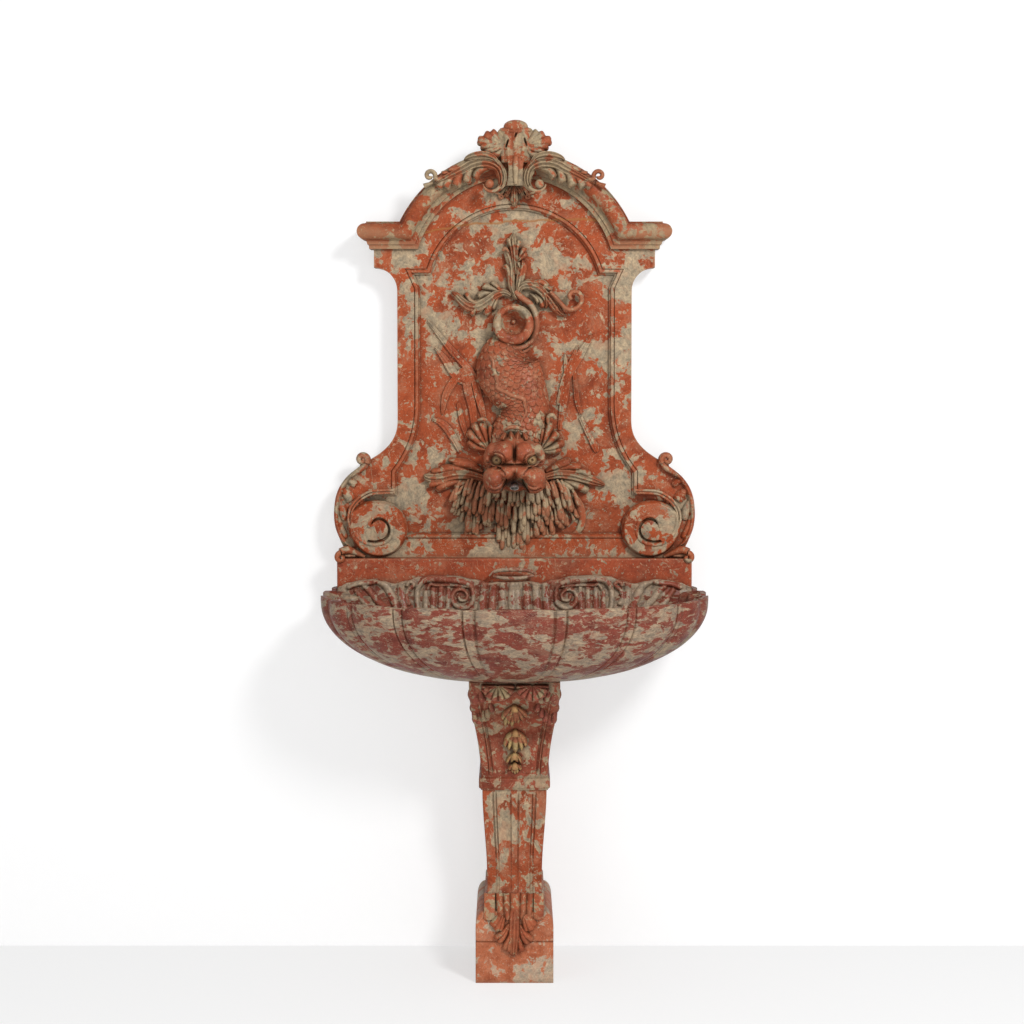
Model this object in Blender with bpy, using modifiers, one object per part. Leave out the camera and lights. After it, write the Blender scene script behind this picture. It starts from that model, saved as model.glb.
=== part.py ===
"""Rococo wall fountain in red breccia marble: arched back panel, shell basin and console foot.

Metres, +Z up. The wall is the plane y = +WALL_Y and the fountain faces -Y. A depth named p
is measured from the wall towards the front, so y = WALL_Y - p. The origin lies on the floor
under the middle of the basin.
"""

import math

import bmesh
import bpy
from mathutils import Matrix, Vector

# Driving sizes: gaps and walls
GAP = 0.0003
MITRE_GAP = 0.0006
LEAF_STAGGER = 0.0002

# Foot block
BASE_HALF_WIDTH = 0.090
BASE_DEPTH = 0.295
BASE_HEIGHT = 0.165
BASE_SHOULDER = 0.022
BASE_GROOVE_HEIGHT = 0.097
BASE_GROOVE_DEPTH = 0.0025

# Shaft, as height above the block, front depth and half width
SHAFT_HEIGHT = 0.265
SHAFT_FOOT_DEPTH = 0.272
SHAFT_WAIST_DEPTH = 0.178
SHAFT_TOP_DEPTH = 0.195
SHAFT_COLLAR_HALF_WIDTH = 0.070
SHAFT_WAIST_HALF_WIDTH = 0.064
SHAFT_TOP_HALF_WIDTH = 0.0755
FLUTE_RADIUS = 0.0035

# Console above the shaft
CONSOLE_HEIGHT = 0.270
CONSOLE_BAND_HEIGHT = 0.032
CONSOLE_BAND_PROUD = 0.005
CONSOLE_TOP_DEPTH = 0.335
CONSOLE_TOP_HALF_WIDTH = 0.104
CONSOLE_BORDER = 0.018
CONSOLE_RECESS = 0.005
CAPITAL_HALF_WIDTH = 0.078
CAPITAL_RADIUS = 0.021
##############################
#### TASK PROMPT
Everything from the first line of the material through the line containing "and console foot." is to be printed exactly; lines after that are to be left out.

#### RESPONSE BELOW
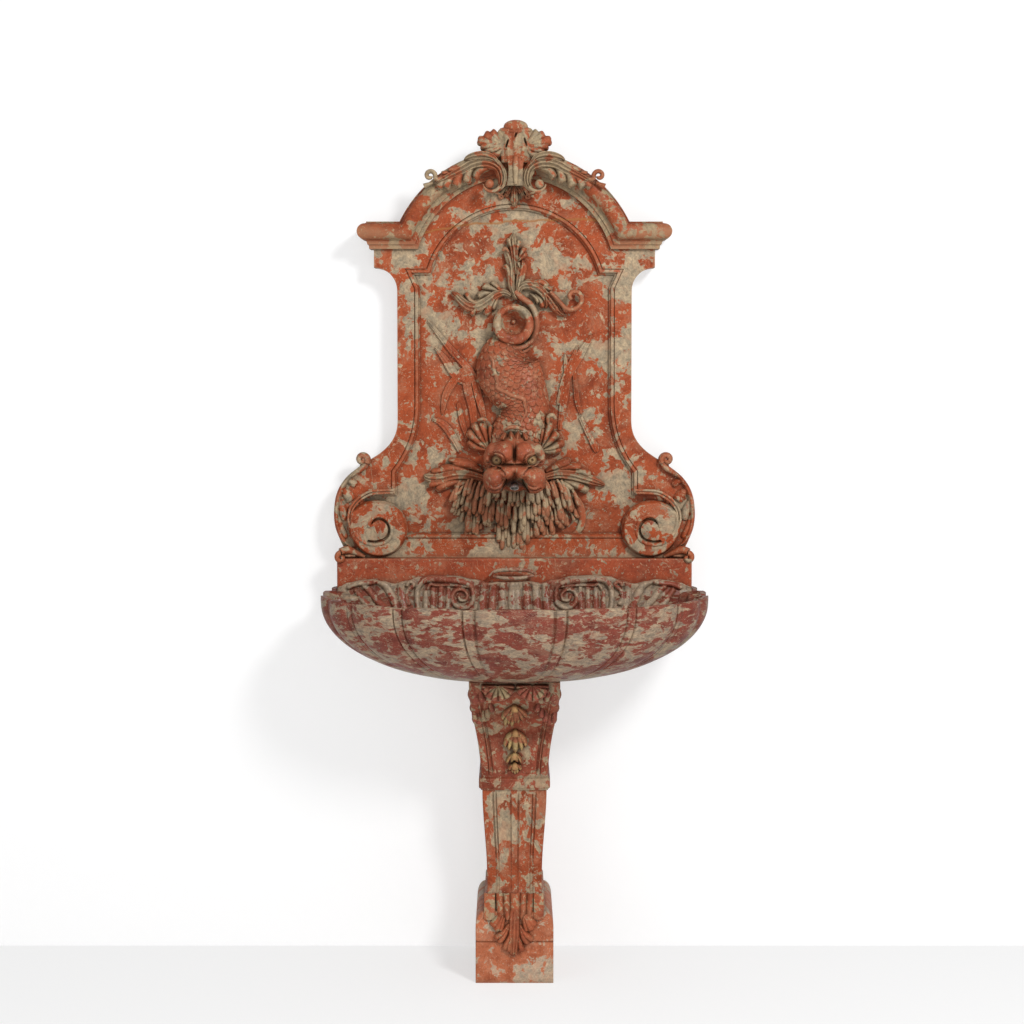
Model this object in Blender with bpy, using modifiers, one object per part. Leave out the camera and lights. After it, write the Blender scene script behind this picture. It starts from that model, saved as model.glb.
=== part.py ===
"""Rococo wall fountain in red breccia marble: arched back panel, shell basin and console foot.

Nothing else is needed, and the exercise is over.